作者: 欺枫 | 来源:发表于2021-05-11 14:10 被阅读0次

    The sell-in-May hypothesis proposes that equities tend to underperform in the six-month period between May and October. History offers some support for the idea. In Europe, for example, over the past 15 years returns have been negative in June 80% of the time. This has contributed to a sell-in-May strategy outperforming a stay-invested strategy during those years (sell stocks at the start of May and invest in cash to re-enter the market in late autumn).

    The sell-in-May strategy doesn’t work consistently across markets.

    While the strategy has worked for Europe, in the US a stay-invested strategy has tended to outperform, particularly in recent years. Market composition, with the US market more tilted toward growth stocks, partly explains the outperformance. The tech sector’s weight in the S&P 500 has increased to 27% compared with a weighting of just 8% for MSCI Europe. Trying to time the US market for seasonal reasons would have missed out on the outperformance of growth stocks in the bull market since the 2008-09 financial crisis.

    Equity returns for the May to October period vary considerably across different markets, but also with considerable volatility between years for any given market. For example, China equities rallied by more than 20% between May and October in 2017 and 2020, and Eurozone equities rose by more than 10% in 2013.

    Timing markets is difficult and can be costly.

    Last year saw the sharpest US bear market in history, but also the fastest market recovery. This is a good example of how trying to time the markets can involve significant opportunity costs. For investors selling in May, buying back later can be psychologically difficult, particularly if markets have rallied in the meantime. This can delay the decision to reinvest even further, potentially compounding the effect.

    Moreover, in the current environment, holding cash for too long is expensive. With nominal interest rates lower than inflation, real rates are negative, so cash will be a significant drag on portfolios. It’s also worth remembering that selling and reinvesting involves transaction costs and may incur capital gains taxes. Remaining invested means returns are compounded on a larger pretax portfolio.
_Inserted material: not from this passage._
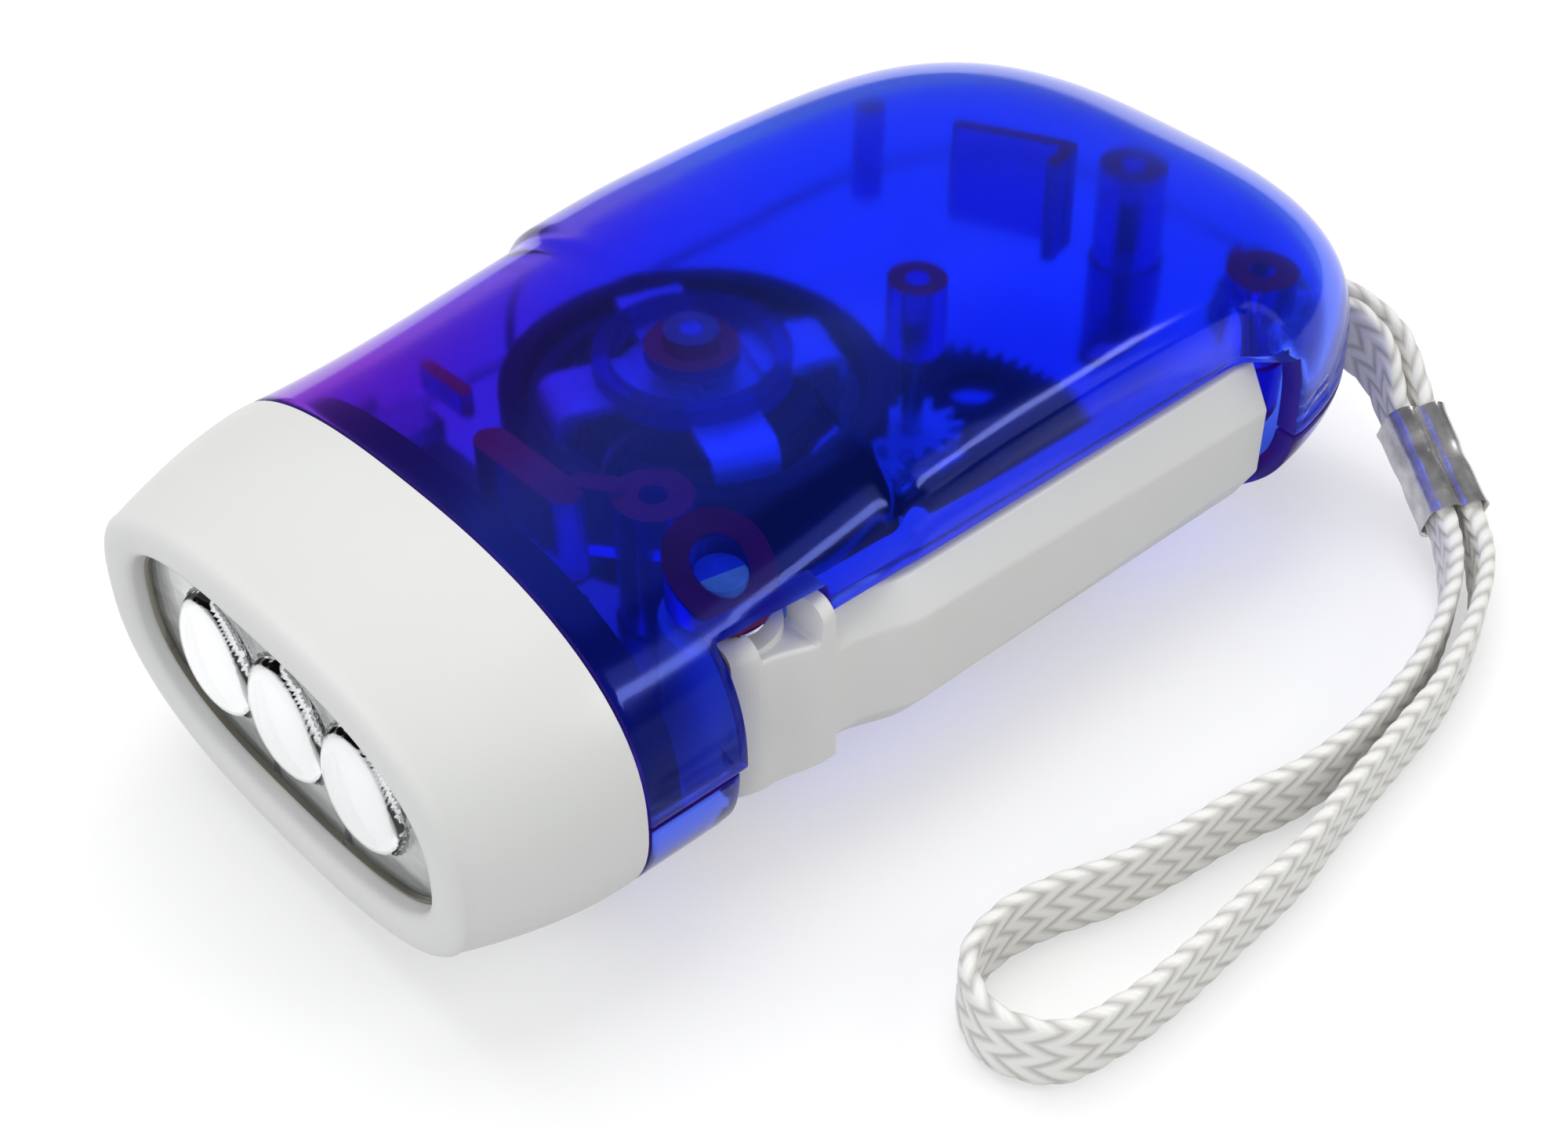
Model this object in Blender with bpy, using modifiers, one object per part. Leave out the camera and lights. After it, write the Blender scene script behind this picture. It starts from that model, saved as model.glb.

    As we approach May, we think investors should prepare for more volatility. But rather than “sell in May and go away,” we advise investors to stay invested and take the following three actions: First, revisit long-term financial plans; second, diversify across key themes, regions, and asset classes, including alternatives—a strategy including both reflation and growth plays can reduce the risk that investors are caught on the wrong side of a market rotation; third, consider utilizing volatility to invest, diversify, and protect.